Всё небольшой кучкой людей (спасаться, как считают в России, лучше поодиночке), быстрее-быстрее, потом происходит сильнейший слом — Левада в самом начале 1990-х назвал это французским словом avalanche (обвал, лавина).
Невозможность осуществления долгих, систематических изменений связана с тем, что нет никаких сил, способных на протяжении долгого времени удерживать контроль над ситуацией, убеждать или другими ненасильственными средствами доносить до населения смысл перемен, убедить его понять и по возможности поддержать происходящее. Поэтому в роли реформаторов выступает как бы кучка «заговорщиков», которая пытается, пользуясь моментом, сделать всё. Все предыдущее сразу разваливается, и до того, как осела пыль и все пришло в старое инертное состояние, удается кое-что сделать. Но уже не удается передать это следующим поколениям и вывести это за пределы этой кучки инициаторов, иначе говоря — создать институциональную основу для изменений.
Можно говорить о том, что в политической, экономической, социальной истории России ХХ века, даже в быту людей у нас экстраординарные моменты чередуются с моментами рутинными, инерционными. И в этих двух режимах российская история и существует. Никак не удается выйти на некое плато институциональных изменений, имеющих историю и перспективу в будущем и механизмы реализации программы, которые бы выходили за рамки одной группы людей, инициировавших реформаторский сдвиг.
Институты — по определению — никогда не могут быть апроприированы какой-то одной группой людей и ограничиваться действиями какого-то одного поколения. А значит — люди вынуждены ориентироваться на некие общие правила, общий язык, систему права, которые бы индивидуальный эгоизм и групповые пристрастия вводили в общий порядок и не давали бы им разрушать социальное целое.

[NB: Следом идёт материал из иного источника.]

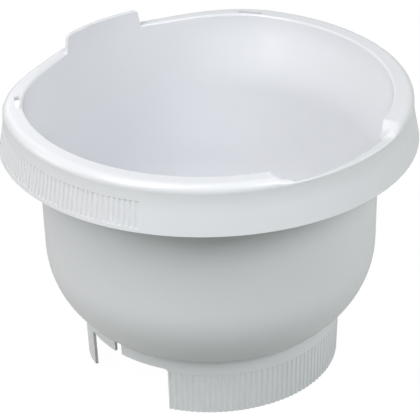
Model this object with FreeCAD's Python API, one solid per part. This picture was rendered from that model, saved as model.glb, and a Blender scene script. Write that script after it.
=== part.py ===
import FreeCAD, Part
import math
import os
from FreeCAD import Vector

# Stand mixer bowl, moulded in one piece of white plastic.
# Lengths are in millimetres. Z points up, and the origin is on the bowl's axis at the level it stands on.
# Bearings are in degrees round the axis. The raised back wall is at +Y, and the pouring lip is at -Y.

# Body
body_height = 170.5
body_radius = 98.2
body_draft = 0.85
body_wall = 2.3
bottom_curve_radius = 55.0
bottom_level = 23.0
bottom_wall = 2.6

# Collar round the mouth
mouth_spread = 9.0
land_width = 11.7
collar_height = 28.0
collar_flare = 3.4
collar_wall = 2.2
flare_drop = 10.0
flare_blend = 4.0
flare_start = 44.0
mouth_rounding = 1.2
shoulder_radius = 4.5

# Back of the collar, where the mouth closes in on the raised wall
back_land_width = 9.0
back_collar_height = 9.0
back_flare_drop = 6.8
back_flare_blend = 1.6
back_narrow_angle = 21.0
back_wide_angle = 61.0
back_skirt_short_angle = 44.0
back_skirt_full_angle = 51.0

# Raised back wall
raised_height = 10.4
raised_half_angle = 16.9
raised_lean = 2.0
raised_corner_radius = 2.0
raised_edge_radius = 0.6

# Pouring lip
lip_edge_drop = 3.4
lip_inner_drop = 7.0
lip_rounding = 8.5
lip_edge_radius = 0.6
lip_under_space = 2.0
lip_inner_angles = (20.6, 24.0)
lip_outer_angles = (18.0, 21.0)

# Slots in the land of the collar
slot_angle = 55.9
slot_inset = 8.6
slot_length = 15.0
slot_width = 2.8

# Grip flutes on the collar
grip_half_angle = 29.7
grip_flutes = 39
grip_flute_radius = 1.25
grip_flute_depth = 0.6
grip_flute_bottom = 2.2
grip_flute_top = 17.0

# Base ring
ring_radius = 74.9
ring_wall = 1.7
ring_draft = 1.8
ring_fillet = 2.0
ring_front_angle = 61.4
ring_back_angle = 70.7
ring_window_height = 27.8
ring_window_rounding = 2.4
ring_slit_angle = 92.7
ring_slit_width = 5.4
ring_toe_length = 28.0
ring_toe_height = 4.2

# Flutes on the front of the base ring
ring_flute_pitch = 2.5
ring_flute_margin = 1.5
ring_flute_radius = 1.25
ring_flute_depth = 0.5
ring_flute_top = 26.0

join_tolerance = 0.001

AXIS = Vector(0, 0, 1)
ORIGIN = Vector(0, 0, 0)
BACK = 90.0
FRONT = 270.0


def at(radius, height, bearing=0.0):
    """Point at a radius and a height, on a bearing round the axis."""
    turn = math.radians(bearing)
    return Vector(radius * math.cos(turn), radius * math.sin(turn), height)


def ease(low, high, value):
    """Smooth step from 0 at low to 1 at high."""
    part = min(max((value - low) / (high - low), 0.0), 1.0)
    return part * part * (3.0 - 2.0 * part)


def off_bearing(bearing, centre):
    """How far a bearing lies from a centre bearing, from 0 to 180 degrees."""
    return abs((bearing - centre + 180.0) % 360.0 - 180.0)


def closed_face(points):
    return Part.Face(Part.makePolygon(points + [points[0]]))


def turned(shape, bearing):
    copy = shape.copy()
    copy.rotate(ORIGIN, AXIS, bearing)
    return copy


def body_radius_at(height):
    """Outer radius of the drafted part of the body."""
    return body_radius - (body_height - height) * math.tan(math.radians(body_draft))


def bottom_curve_centre():
    """Radius and height of the centre that the round bottom corner is drawn from."""
    level = bottom_level + bottom_curve_radius
    return body_radius_at(level) - bottom_curve_radius, level


class Path:
    """Outline in the plane of one bearing, drawn with lines and rounded corners."""

    def __init__(self, bearing, radius, height):
        self.bearing = bearing
        self.start = (radius, height)
        self.here = (radius, height)
        self.edges = []

    def place(self, point):
        return at(point[0], point[1], self.bearing)

    def line(self, point):
        self.edges.append(Part.LineSegment(self.place(self.here), self.place(point)).toShape())
        self.here = point

    def curve(self, control_1, control_2, point):
        bezier = Part.BezierCurve()
        bezier.setPoles([self.place(p) for p in (self.here, control_1, control_2, point)])
        self.edges.append(bezier.toShape())
        self.here = point

    def corner(self, point, end):
        """Arc from here to end, tangent to the two legs that meet at point."""
        leg = math.dist(self.here, point)
        chord_middle = tuple((a + b) / 2.0 for a, b in zip(self.here, end))
        depth = math.dist(chord_middle, point)
        half_chord = math.dist(self.here, end) / 2.0
        bulge = half_chord * (leg - half_chord) / depth
        middle = step_along(chord_middle, point, bulge)
        self.edges.append(Part.Arc(*map(self.place, (self.here, middle, end))).toShape())
        self.here = end

    def wire(self):
        self.line(self.start)
        return Part.Wire(self.edges)


def step_along(first, second, length):
    """Point at a length from first toward second."""
    span = math.dist(first, second)
    return tuple(a + (b - a) * length / span for a, b in zip(first, second))


def land_edges(bearing):
    """Radius of the mouth and of the collar's outside, that the land runs between."""
    narrow = 1.0 - ease(back_narrow_angle, back_wide_angle, off_bearing(bearing, BACK))
    mouth = body_radius - body_wall + mouth_spread * (1.0 - narrow)
    return mouth, mouth + land_width + (back_land_width - land_width) * narrow


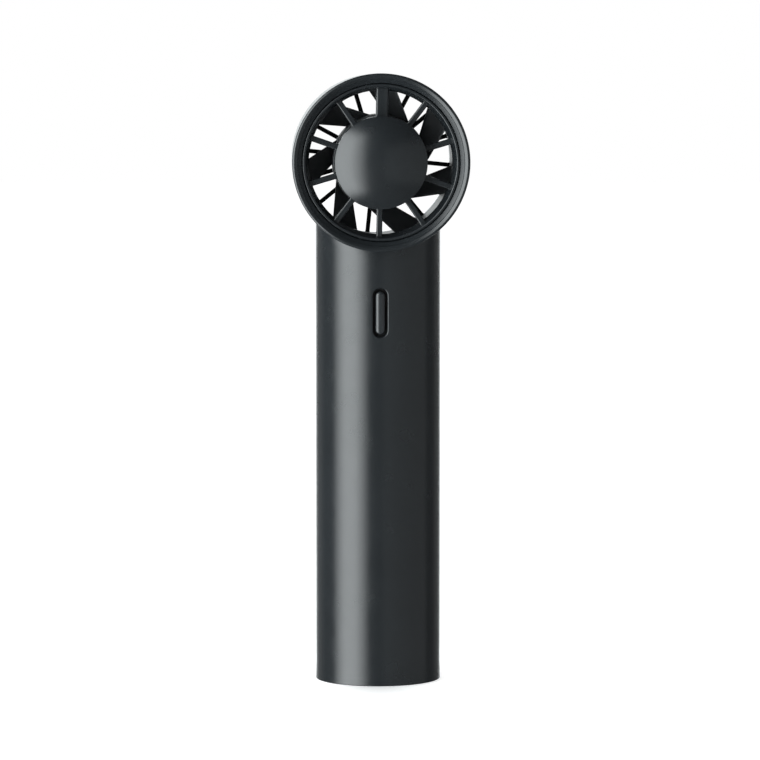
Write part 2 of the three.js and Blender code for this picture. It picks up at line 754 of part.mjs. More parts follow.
// One blade, a thin plate with a front and a rear face, as a closed grid.
function blade(turn) {
  const rows = 3;
  const columns = 3;
  const positions = [];
  const triangles = [];
  const at = (side, i, j) => side * (rows + 1) * (columns + 1) + i * (columns + 1) + j;
  const quad = (a, b, c, d) => triangles.push(a, b, c, a, c, d);
  for (const side of [-1, 1]) {
    for (let i = 0; i <= rows; i += 1) {
      const radius = THREE.MathUtils.lerp(IMPELLER.bladeRoot, IMPELLER.bladeTip, i / rows);
      const from = angleOnEdge(IMPELLER.frontEdge, radius);
      const to = angleOnEdge(IMPELLER.rearEdge, radius);
      for (let j = 0; j <= columns; j += 1) {
        const y = THREE.MathUtils.lerp(IMPELLER.bladeFront, IMPELLER.bladeRear, j / columns);
        const angle = THREE.MathUtils.lerp(from, to, j / columns) + turn;
        positions.push(...polar(radius, angle, y + side * IMPELLER.bladeHalfThickness).toArray());
      }
    }
  }
  for (let i = 0; i < rows; i += 1) {
    for (let j = 0; j < columns; j += 1) {
      quad(at(0, i, j), at(0, i + 1, j), at(0, i + 1, j + 1), at(0, i, j + 1));
      quad(at(1, i, j), at(1, i, j + 1), at(1, i + 1, j + 1), at(1, i + 1, j));
    }
    quad(at(0, i, 0), at(1, i, 0), at(1, i + 1, 0), at(0, i + 1, 0));
    quad(at(0, i, columns), at(0, i + 1, columns), at(1, i + 1, columns), at(1, i, columns));
  }
  for (let j = 0; j < columns; j += 1) {
    quad(at(0, 0, j), at(0, 0, j + 1), at(1, 0, j + 1), at(1, 0, j));
    quad(at(0, rows, j), at(1, rows, j), at(1, rows, j + 1), at(0, rows, j + 1));
  }
  const geometry = new THREE.BufferGeometry();
  geometry.setAttribute('position', new THREE.Float32BufferAttribute(positions, 3));
  geometry.setIndex(triangles);
  return geometry;
}

function impeller() {
  const m = IMPELLER;
  const hub = turned([
    [shaftHole, m.plateFront], [m.hubBore, m.plateFront], [m.hubBore, m.hubFront], [m.hubRadius, m.hubFront],
    [m.hubRadius, m.hubRear], [m.hubBore, m.hubRear], [m.hubBore, m.plateRear], [shaftHole, m.plateRear],
  ]);
  const blades = Array.from({ length: m.blades }, (_, i) => blade(i * 360 / m.blades));
  return join(hub, ...blades);
}

function motorScrewPlaces() {
  return [30, 150, 270].map((angle) => {
    const p = polar(MOTOR.screwCircle, angle, 0);
    return [p.x, p.z];
  });
}

function statorCore() {
  const teeth = Array.from({ length: MOTOR.teeth }, (_, i) => spoke(
    i * 360 / MOTOR.teeth, MOTOR.toothWidth, (MOTOR.statorBore + MOTOR.statorHub) / 2, MOTOR.toothRadius,
    MOTOR.coreFront, MOTOR.coreRear,
  ));
  return join(ring(MOTOR.statorBore, MOTOR.statorHub, MOTOR.coreFront, MOTOR.coreRear, FINE), ...teeth);
}

// A rectangular winding round one stator tooth.
function coil(index) {
  const half = MOTOR.toothWidth / 2 + GAP;
  const [from, to] = MOTOR.coil;
  const thickness = MOTOR.coilThickness;
  const outer = box([from, to], [MOTOR.coreFront - GAP - thickness, MOTOR.coreRear + GAP + thickness],
    [-half - thickness, half + thickness]);
  const inner = box([from - THROUGH, to + THROUGH], [MOTOR.coreFront - GAP, MOTOR.coreRear + GAP],
    [-half, half]);
  return aroundAxis(cut(outer, inner), index * 360 / MOTOR.teeth);
}

function motorBase() {
  const bore = MOTOR.bearingRadius + GAP;
  const flangeRadius = FRONT_GRILLE.hubBore - GAP;
  const body = turned([
    [bore, MOTOR.baseFront], [flangeRadius, MOTOR.baseFront], [flangeRadius, MOTOR.baseRear],
    [MOTOR.bearingTube, MOTOR.baseRear], [MOTOR.bearingTube, MOTOR.bearingTubeRear],
    [bore, MOTOR.bearingTubeRear],
  ]);
  const holes = motorScrewPlaces().map(([x, z]) => ring(
    0, MOTOR.screwHole, MOTOR.baseFront - THROUGH, MOTOR.baseRear + THROUGH, TINY,
  ).translate(x, 0, z));
  return cut(body, ...holes);
}

function buildMotor() {
  const bellBore = MOTOR.bellRadius - MOTOR.bellWall;
  const plateFront = MOTOR.bellRear - MOTOR.bellPlate;
  place(head, 'rotor_bell', STEEL, turned([
    [shaftHole, plateFront], [bellBore, plateFront], [bellBore, MOTOR.bellFront],
    [MOTOR.bellRadius, MOTOR.bellFront], [MOTOR.bellRadius, MOTOR.bellRear], [shaftHole, MOTOR.bellRear],
  ]));
  const magnetOuter = bellBore - GAP;
  place(head, 'magnet_ring', MAGNET, ring(
    magnetOuter - MOTOR.magnetThickness, magnetOuter, MOTOR.bellFront + GAP, plateFront - GAP,
  ));
  place(head, 'motor_shaft', STEEL, ring(0, MOTOR.shaftRadius, ...MOTOR.shaft, TINY));
  place(head, 'impeller_nut', STEEL, ring(
    shaftHole, MOTOR.nutRadius, IMPELLER.plateRear + GAP, MOTOR.nutRear, TINY,
  ));
  Object.entries(MOTOR.bearings).forEach(([end, [front, rear]]) => {
    place(head, `bearing_${end}`, NICKEL, ring(shaftHole, MOTOR.bearingRadius, front, rear, FINE));
  });
  place(head, 'motor_base', NICKEL, motorBase());
  place(head, 'stator_core', IRON, statorCore());
  for (let i = 0; i < MOTOR.teeth; i += 1) {
    place(head, `coil_${i + 1}`, COPPER, coil(i));
  }
  place(head, 'driver_board', CIRCUIT, ring(
    MOTOR.boardBore, MOTOR.bellRadius, MOTOR.boardFront, MOTOR.boardFront + MOTOR.boardThickness,
  ));
  motorScrewPlaces().forEach(([x, z], i) => {
    const mesh = place(head, `motor_screw_${i + 1}`, STEEL, screw(1.4, 0.6, 0.7, 2.7));
    mesh.position.set(x, MOTOR.baseFront - GAP, z);
  });
}

function buildHead() {
  place(head, 'head_shell', SATIN_BLACK, headShell());
  place(head, 'front_bezel', SATIN_BLACK, frontBezel());
  place(head, 'front_grille', SATIN_BLACK, frontGrille());
  place(head, 'hub_dome', SATIN_BLACK, hubDome());
  place(head, 'duct_liner', DUCT_BLACK, ring(DUCT.radius, DUCT.radius + DUCT.wall, DUCT.front, DUCT.rear));
  place(head, 'rear_grille', SATIN_BLACK, rearGrille());
  const capRear = REAR_GRILLE.rear + GAP;
  place(head, 'rear_cap', SATIN_BLACK, ring(
    0, REAR_GRILLE.capRadius, capRear - REAR_GRILLE.capDepth, capRear,
  ));
  place(head, 'impeller', DUCT_BLACK, impeller());
  [-NECK.screwX, NECK.screwX].forEach((x, i) => {
    const mesh = place(fan, `neck_screw_${i + 1}`, STEEL, upright(screw(SCREW.head, 1.2, SCREW.shank, 9)));
    mesh.position.set(x, NECK.screwY, CHASSIS.topPlate[0] - GAP);
  });
}

// ---------------------------------------------------------------------------------------------
// Leads
// ---------------------------------------------------------------------------------------------

// From the driver board, up the wide spoke, round the duct and down into the grip.
function motorLeadRoute(side) {
  const along = rad(wideSpokeAngle);
  const shift = new THREE.Vector3(Math.sin(along), 0, -Math.cos(along)).multiplyScalar(0.6 * side);
  const { channelY } = LEADS;
  const orbitY = LEADS.shelfY + (side > 0 ? 0 : LEADS.spacing);
  const up = [[9.5, channelY], [15, channelY], [20.5, channelY], [22, -20.6], [LEADS.orbit, -19.4],
    [LEADS.orbit, -16.8]].map(([radius, y]) => polar(radius, wideSpokeAngle, y).add(shift));
  const round = Array.from({ length: 17 }, (_, i) => polar(LEADS.orbit, 80 - side - i * 10.2, orbitY));
  const down = [[-24.3, 0], [-27.5, 0.3], [-30.5, 2.4], [-33, 3.4], [-35.4, 3.5]].map(
    ([z, y]) => new THREE.Vector3(0, orbitY + y, z),
  );
  return [...up, ...round, ...down];
}

function buildLeads() {
  place(head, 'motor_lead_red', RED, lead(motorLeadRoute(1), 64));
  place(head, 'motor_lead_black', BLACK, lead(motorLeadRoute(-1), 64));
  const cellTop = CELL.bottom + CELL.length;
  const batteryRoute = (x, z, down) => [
    [7 * x, -5, z], [8.2 * x, -6.2, z + down], [8.6 * x, -6.9, z + 4 * down], [8.6 * x, -7.6, z + 8 * down],
  ].map((point) => new THREE.Vector3(...point));
  place(fan, 'battery_lead_red', RED, lead(batteryRoute(1, cellTop + 0.5, -1), 12));
  place(fan, 'battery_lead_black', BLACK, lead(batteryRoute(-1, CELL.bottom - 0.5, 1), 12));
  place(fan, 'charge_lead', RED, lead([
    [-4, -2.6, 12.4], [-4, -5.5, 14.5], [-4, -8.4, 19], [-4, -9, 23], [-4, -9, 27.6],
  ].map((point) => new THREE.Vector3(...point)), 16));
}

buildGrip();
buildBattery();
buildElectronics();
buildButton();
buildHead();
buildMotor();
buildLeads();

export default fan;
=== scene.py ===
"""A cordless hand-held turbo fan standing on its base: the looks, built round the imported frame."""
import json
from math import acos, asin, atan2, cos, degrees, pi, radians, sin, sqrt, tan

import bmesh
import bpy
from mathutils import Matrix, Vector


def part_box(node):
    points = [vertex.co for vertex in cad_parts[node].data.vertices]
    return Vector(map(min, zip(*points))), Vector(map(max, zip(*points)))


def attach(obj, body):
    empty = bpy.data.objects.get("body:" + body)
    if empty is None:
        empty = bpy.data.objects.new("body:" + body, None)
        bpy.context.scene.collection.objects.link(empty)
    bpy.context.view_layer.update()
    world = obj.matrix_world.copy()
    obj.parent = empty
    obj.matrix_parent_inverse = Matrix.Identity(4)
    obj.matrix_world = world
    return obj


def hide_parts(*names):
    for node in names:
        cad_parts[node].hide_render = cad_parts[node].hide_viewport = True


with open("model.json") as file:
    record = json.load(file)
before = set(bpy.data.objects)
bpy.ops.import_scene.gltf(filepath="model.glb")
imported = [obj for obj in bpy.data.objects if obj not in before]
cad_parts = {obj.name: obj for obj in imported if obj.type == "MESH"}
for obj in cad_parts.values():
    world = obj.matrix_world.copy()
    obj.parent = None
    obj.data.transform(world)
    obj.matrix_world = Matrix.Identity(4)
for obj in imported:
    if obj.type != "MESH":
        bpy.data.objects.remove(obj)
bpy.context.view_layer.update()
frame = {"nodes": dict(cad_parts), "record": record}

MM = 0.001

# ---------------------------------------------------------------------------------------------
# Sizes, in millimetres, from the frame. X is to the right, -Y is the front and Z is up.
# ---------------------------------------------------------------------------------------------


def span(node):
    """A node's lowest and highest corner, in millimetres."""
    low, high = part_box(node)
    return low / MM, high / MM


_, tube_high = span("grip_tube")
bezel_low, bezel_high = span("front_bezel")
shell_low, shell_high = span("head_shell")
liner_low, liner_high = span("duct_liner")
_, grille_high = span("front_grille")
rear_low, rear_high = span("rear_grille")
dome_low, dome_high = span("hub_dome")
button_low, button_high = span("power_button")
socket_low, socket_high = span("charging_socket")
cap_low, cap_high = span("base_cap")
_, pad_high = span("foot_pad")
rear_cap_low, rear_cap_high = span("rear_cap")
rotor_low, rotor_high = span("impeller")

AXIS_Z = (bezel_low.z + bezel_high.z) / 2
RIM_RADIUS = bezel_high.x
RIM_FRONT = bezel_low.y
SHELL_FRONT_RADIUS = RIM_RADIUS - 0.1
SHELL_REAR_RADIUS = RIM_RADIUS - 0.8
SHELL_REAR = shell_high.y
SEAM = shell_low.y                  # where the bezel meets the shell
GAP = 0.3                           # between two pieces that fit loosely

TUBE_FLARE = 0.08                   # how much wider the tube's foot is than its wall
TUBE_RADIUS = tube_high.x - TUBE_FLARE
TUBE_WALL = 1.6
TUBE_BOTTOM = 0.05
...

Так что мы имеем дело с реакцией масс на непродуманные, плохо проведенные, быстро оборвавшиеся реформы, одновременно ударившие по многим группам населения. Кстати сказать, и не по самым бедным. Бедные готовы приспосабливаться, и у них особых надежд на то, что можно что-то изменить, нет. Важно, что реформы ударили по слою интеллигенции, которая была во многом лишена источников средств к существованию, а она единственная имела возможность и навык рефлексировать происходящее, транслировать предметы своей рефлексии.
…Нельзя сказать, что не произошло никаких перемен. Они были — в политике, экономике, культуре, общественном сознании, религии, церкви. Но в конечном счете получилось, что эти изменения либо были отодвинуты, забыты, переоценены, либо повлияли скорее на архаизацию общественного сознания, его стереотипизацию и примирение с советским, как бы на возвращение к предыдущей модели сознания.
Конечно, это не возврат, никакой возврат в историческом времени невозможен. Но большинству населения удобно так думать о себе, о власти, о Западе, о странах, которые вчера были советскими, а теперь стали независимыми и вызывают сильную враждебность.
Мне кажется, что сама конструкция этого большинства, на которое то молчаливо, то говорливо откликается власть и которое в качестве основы своей легитимности воспроизводит, была сформирована именно в 2000-е годы из пассивного состояния людей, пораженных происходящим и не умеющих найти себе место в окружающем, построить что-то новое. Работая на очернение 1990-х и усиливая патерналистскую составляющую коллективного мнения, пропаганда сформировала это представление большинства и до поры до времени опиралась на него, считала, что это вполне надежная опора. И только в последнее время, уже в связи с кризисом 2008 года, у населения по самому широкому кругу параметров стало нарастать ощущение неопределенности, бесперспективности и какой-то остановки времени. <...>
Мои коллеги и я считаем, что мы по-прежнему живем в тени, в полуобломках, щелях и трещинах тоталитарного режима, к которым быстро, по мере возможностей, присоединяются какие-то элементы западного, либерального, восточного, евразийского, православного, и рядом — религиозных поисков в духе new age, которые, напротив, полностью отрицают православие. Из всего этого создана времянка, где мы существуем и где ведущая, опорная роль принадлежит тоталитарному порядку, его основным (прежде всего — силовым, причем закулисным, избегающим авансцены) институтам и представлениям.
Нужна воля большинства, причем не просто в количественном отношении, а большинства тех людей, которые создают и транслируют представления, выносят решения, формируют отношение к происходящему, отвечают за деятельность СМИ, школы, за механизмы передачи культуры. Нужно изменение на всех уровнях социума и очень активная работа.
Мне кажется, дело в том, что не сделан главный выбор. Ни элитами (большинством их), ни массами, ни теми людьми, которые задают повестку дня в массовых коммуникациях. И это стояние одной ногой там, а другой здесь, это постоянное мышление в двух разных кодах, которые противоречат друг другу, да еще попытка, внешне приспособившись, себя и других обхитрить и выйти целым из этой ситуации, работает на увековечение советского, а не на его преодоление.
Пока мы живем в стране, где люди говорят: ну ничего, как-то жить можно.
Вот до тех пор, пока основным критерием оценки будет не «чтобы лучше», а «лишь бы не хуже», боюсь, мы, даже не зная об этом, будем консервировать в себе советских людей.